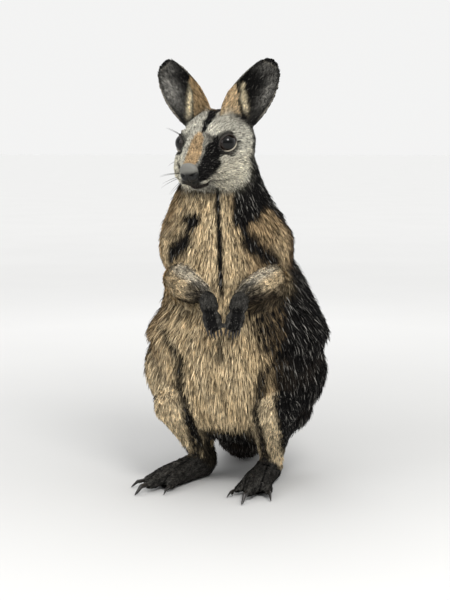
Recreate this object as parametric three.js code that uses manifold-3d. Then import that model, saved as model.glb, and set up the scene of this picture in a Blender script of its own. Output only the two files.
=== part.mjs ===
// A brush-tailed rock-wallaby, life size, standing upright on flat hind feet with its forepaws held
// together before the belly, its head turned a little to its right and its tail laid out behind.
// Every solid reaches out to the tips of the coat.
//
// Frame: millimetres, +Z up, the animal faces -Y and its left side is +X. The floor is z = 0, and the
// origin is the centre of the footprint of the whole animal.
import * as THREE from "three";
import { mergeVertices } from "three/addons/utils/BufferGeometryUtils.js";
import Module from "manifold-3d";

const wasm = await Module();
wasm.setup();

// ---------------------------------------------------------------- driving dimensions

const GAP = 0.35; // clear space between two parts of the body
const LEFT = 1;
const RIGHT = -1;

const COAT = { color: 0xb59c78, roughness: 0.9, metalness: 0 };
const DARK_COAT = { color: 0x2e2b29, roughness: 0.85, metalness: 0 };
const GREY_COAT = { color: 0xb9b4a5, roughness: 0.9, metalness: 0 };
const BARE_SKIN = { color: 0x26241f, roughness: 0.5, metalness: 0 };
const HORN = { color: 0x1c1a18, roughness: 0.35, metalness: 0 };
const EYE = { color: 0x0b0807, roughness: 0.05, metalness: 0 };

// Joints of the left arm in the chest's own frame, which the right arm mirrors in x.
const SHOULDER = [43, 2, 338];
const ELBOW = [61, -28, 268];
const WRIST = [21.5, -98, 250];
const FINGER_ROOT = [15.5, -111, 226];
// The chest leans and twists over the hips: a shift in x and degrees about the vertical.
const CHEST_SHIFT = -16;
const CHEST_TWIST = 10;
const CHEST_AXIS = [0, 6];

// Joints of the hind legs, which stand a little unevenly.
const HIP = { [LEFT]: [57, 34, 148], [RIGHT]: [-67, 30, 148] };
const KNEE = { [LEFT]: [62, -75, 134], [RIGHT]: [-77, -72, 134] };
const ANKLE = { [LEFT]: [47, -11, 28], [RIGHT]: [-42, -11, 28] };

const FOOT_LENGTH = 154; // heel to the tip of the longest claw
const FOOT_SPLAY = { [LEFT]: -6, [RIGHT]: 27 }; // degrees that each foot turns outwards
const HEEL_BEHIND_ANKLE = 19;

const HEAD_LENGTH = 136; // nose to the back of the skull
const HEAD_CENTRE = new THREE.Vector3(-30, -26, 427);
const HEAD_TURN = 14; // degrees to the animal's right
const HEAD_NOD = 15; // degrees that the muzzle points down
const EYE_RADIUS = 13;
const EYE_AT = [28, 12.5, 10]; // left, forward and up from the head's centre

const EAR_LENGTH = 106;
const EAR_HALF_WIDTH = 32; // round the curl of the rim
const EAR_INNER_FULLNESS = 0.42; // extra width of the lower half on the side by the crown
const EAR_OUTER_FULLNESS = 0.09;
const EAR_THICKNESS = 4.5;
const EAR_ROOT = [14.8, -33, 18.5]; // left, forward and up from the head's centre
const EAR_LEAN = 35.7; // degrees outwards from upright
const EAR_BACK = 0.165; // how far the tips lean back, as a share of the length
const EAR_FACING = { [LEFT]: 31, [RIGHT]: -3 }; // degrees that each hollow turns outwards

// ---------------------------------------------------------------- shared geometry helpers

const degrees = THREE.MathUtils.degToRad;
const lerp = THREE.MathUtils.lerp;
const vector = (p) => new THREE.Vector3(...p);
const onSide = (side, [x, y, z]) => [side * x, y, z];

// How far a rounded end has opened at the share t of a path, where the rounding takes up the share c.
function roundedEnd(t, c) {
  return t >= c ? 1 : Math.sqrt(Math.max(0, 1 - (1 - t / c) ** 2));
}

// A closed limb: a sphere whose poles are stretched to the two ends of a smooth path. Each station is
// [x, y, z, half width, half height above, half height below], and "up" says where above is.
function limb(stations, { up = [0, 0, 1], sides = 14, rings = 10, caps = [0.12, 0.12], square = 2 }) {
  const path = new THREE.CatmullRomCurve3(stations.map(([x, y, z]) => new THREE.Vector3(x, y, z)));
  const halves = new THREE.CatmullRomCurve3(
    stations.map(([, , , wide, above = wide, below = above]) => new THREE.Vector3(wide, above, below)),
    false,
    "catmullrom",
    0.5,
  );
  path.curveType = "catmullrom";
  const reference = vector(up).normalize();
  const geometry = new THREE.SphereGeometry(1, sides, rings);
  const position = geometry.attributes.position;
  const point = new THREE.Vector3();
  for (let i = 0; i < position.count; i++) {
    point.fromBufferAttribute(position, i);
    const t = (1 - point.y) / 2;
    const opened = roundedEnd(t, caps[0]) * roundedEnd(1 - t, caps[1]);
    const around = Math.hypot(point.x, point.z) > 1e-9 ? Math.atan2(point.z, point.x) : 0;
    const tangent = path.getTangent(t);
    const across = reference.clone().cross(tangent).normalize();
    const above = tangent.clone().cross(across);
    const half = halves.getPoint(t);
    const c = Math.sign(Math.cos(around)) * Math.abs(Math.cos(around)) ** (2 / square);
    const s = Math.sign(Math.sin(around)) * Math.abs(Math.sin(around)) ** (2 / square);
    const place = path
      .getPoint(t)
      .addScaledVector(across, c * opened * half.x)
      .addScaledVector(above, s * opened * (s > 0 ? half.y : half.z));
    position.setXYZ(i, place.x, place.y, place.z);
  }
  return geometry;
}

function ball(centre, [wide, long, high], sides = 16, rings = 10) {
  return new THREE.SphereGeometry(1, sides, rings).scale(wide, long, high).translate(...centre);
}

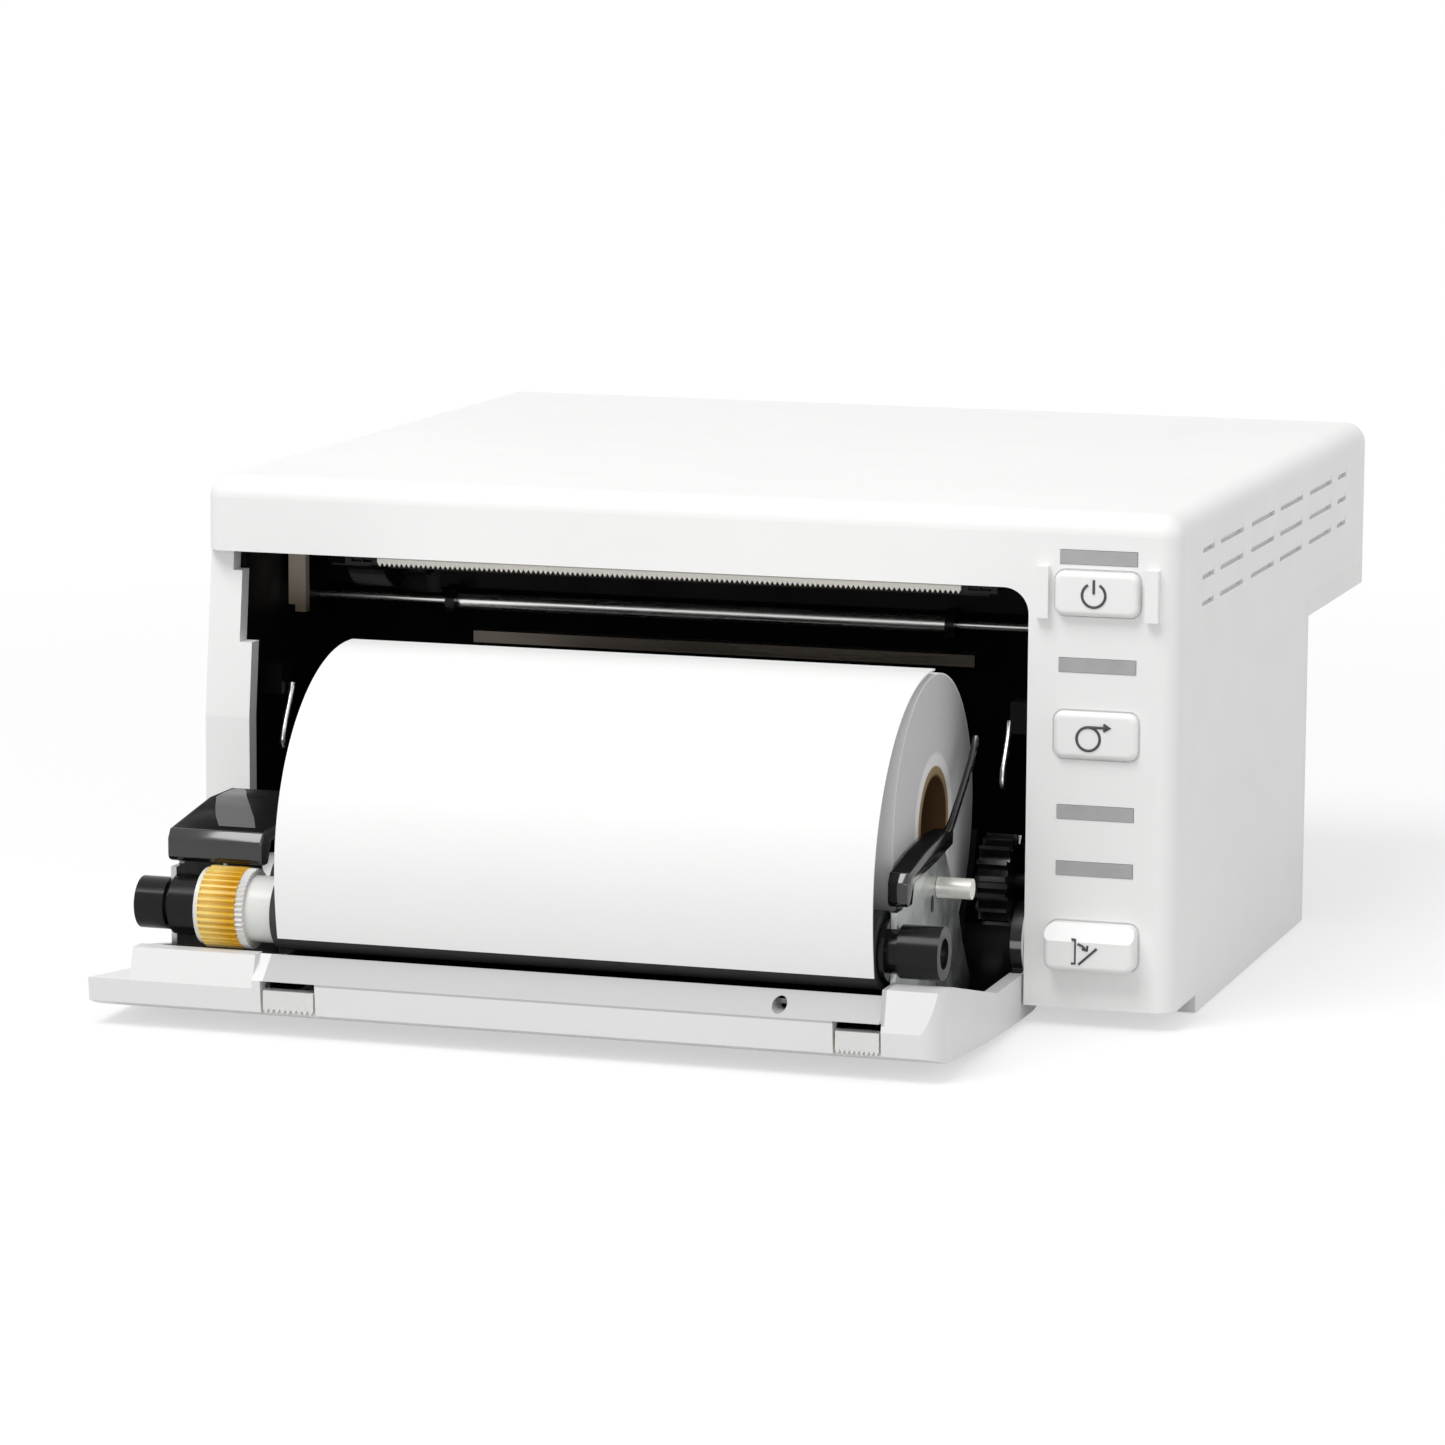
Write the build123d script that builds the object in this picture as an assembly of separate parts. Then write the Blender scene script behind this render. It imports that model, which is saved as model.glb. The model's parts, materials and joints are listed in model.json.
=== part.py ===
# Compact front-loading thermal printer for rolls up to 84 mm wide, stored with its door open.
# X runs across the front, Y runs from the front to the back, Z runs up from the table.
from build123d import *
from math import asin, atan2, cos, degrees, hypot, pi, radians, sin, sqrt
import os

os.makedirs("parts", exist_ok=True)

# Driving dimensions, in millimetres
paper_width = 83.0
roll_radius = 20.0
core_radius = 7.5
platen_radius = 5.2
wall = 2.5
knob_room = 5.1
gear_room = 2.6
panel_width = 20.7
lip_drop = 10.5
frame_back = 4.5
supply_room = 24.0
overhang_length = 40.0
overhang_height = 24.5
foot_proud = 0.2
hinge_depth = 6.0
hinge_height = 10.5
hinge_radius = 1.6
door_gap = 1.0
door_clear = 0.3
platen_drop = 8.5
platen_rise = 5.4
platen_ahead = 3.5
roll_lead = 17.0
cradle_floor = 8.9
rubber_out = 1.0
hub_long = 3.9
crown_wide = 1.1
platen_gear_wide = 6.0
collar_gap = 0.1
collar_wide = 4.2
plate_thick = 0.8
right_plate_out = 1.0
left_knob_long = 4.2
wide_gear_out = 2.0
wide_gear_wide = 4.3

# Clearances shared by the pieces
seat = 0.05
running = 0.05
air = 0.3
overrun = 5.0
compartment_air = 4.45

# Places that several pieces share: x, depth behind the front plane, height above the underside
roll_depth = hinge_depth - roll_lead
roll_height = cradle_floor + roll_radius
roll_reach = hypot(roll_lead, roll_height - hinge_height)
platen_depth = roll_depth - roll_radius - platen_ahead
platen_height = hinge_height + platen_rise
platen_reach = hypot(platen_depth - hinge_depth, platen_rise)
closed_platen_depth = hinge_depth + platen_rise
closed_platen_height = hinge_height + hinge_depth - platen_depth
compartment_reach = max(roll_reach + roll_radius, platen_reach + platen_radius) + compartment_air
frame_far = hinge_depth + compartment_reach + frame_back
lip_low = closed_platen_height + platen_drop
case_height = lip_low + lip_drop
overhang_low = case_height - overhang_height
overhang_start = frame_far + supply_room
case_depth = overhang_start + overhang_length
gear_room_left = rubber_out + hub_long + crown_wide + platen_gear_wide
left_plate_out = gear_room_left + collar_gap + collar_wide + plate_thick
left_room = left_plate_out + left_knob_long + knob_room
right_room = right_plate_out + wide_gear_out + wide_gear_wide + gear_room
case_width = left_room + paper_width + right_room + panel_width
front_y = -case_depth / 2
half_width = case_width / 2
paper_left = left_room - half_width
paper_right = paper_left + paper_width
opening_right = paper_right + right_room
door_front = hinge_depth + hinge_height - lip_low + door_gap
hub_radius = hinge_height - door_clear
door_pocket = hinge_depth + hub_radius + air
rubber_left = paper_left - rubber_out
hub_left = rubber_left - hub_long
crown_left = hub_left - crown_wide
gear_start = crown_left - platen_gear_wide
left_plate = paper_left - left_plate_out
right_plate = paper_right + right_plate_out


def yz(depth, height):
    return (front_y + depth, foot_proud + height)


def extrude_x(face, left, right):
    return extrude(Plane.YZ.offset(left) * face, amount=right - left, dir=(1, 0, 0))


def extrude_y(face, near, far):
    return extrude(Plane.XZ.offset(-front_y - near) * face, amount=far - near, dir=(0, 1, 0))


def polygon_x(points, left, right):
    return extrude_x(make_face(Polyline([yz(*point) for point in points], close=True)), left, right)


def polygon_y(points, near, far):
    corners = [(x, foot_proud + height) for x, height in points]
    return extrude_y(make_face(Polyline(corners, close=True)), near, far)


def slab(left, right, near, far, low, high):
    size = Box(right - left, far - near, high - low)
    middle = ((left + right) / 2, front_y + (near + far) / 2, foot_proud + (low + high) / 2)
    return Pos(*middle) * size


def rod_x(depth, height, radius, left, right):
    y, z = yz(depth, height)
    return Pos((left + right) / 2, y, z) * Rot(0, 90, 0) * Cylinder(radius, right - left)


def rod_y(x, height, radius, near, far):
    middle = (x, front_y + (near + far) / 2, foot_proud + height)
    return Pos(*middle) * Rot(90, 0, 0) * Cylinder(radius, far - near)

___

■ **WHAT YOU WILL DO**:
Lines in the records that hold the word "which" are to be counted; give only the total.

■ **SOLUTION FOR THIS PROBLEM**:
3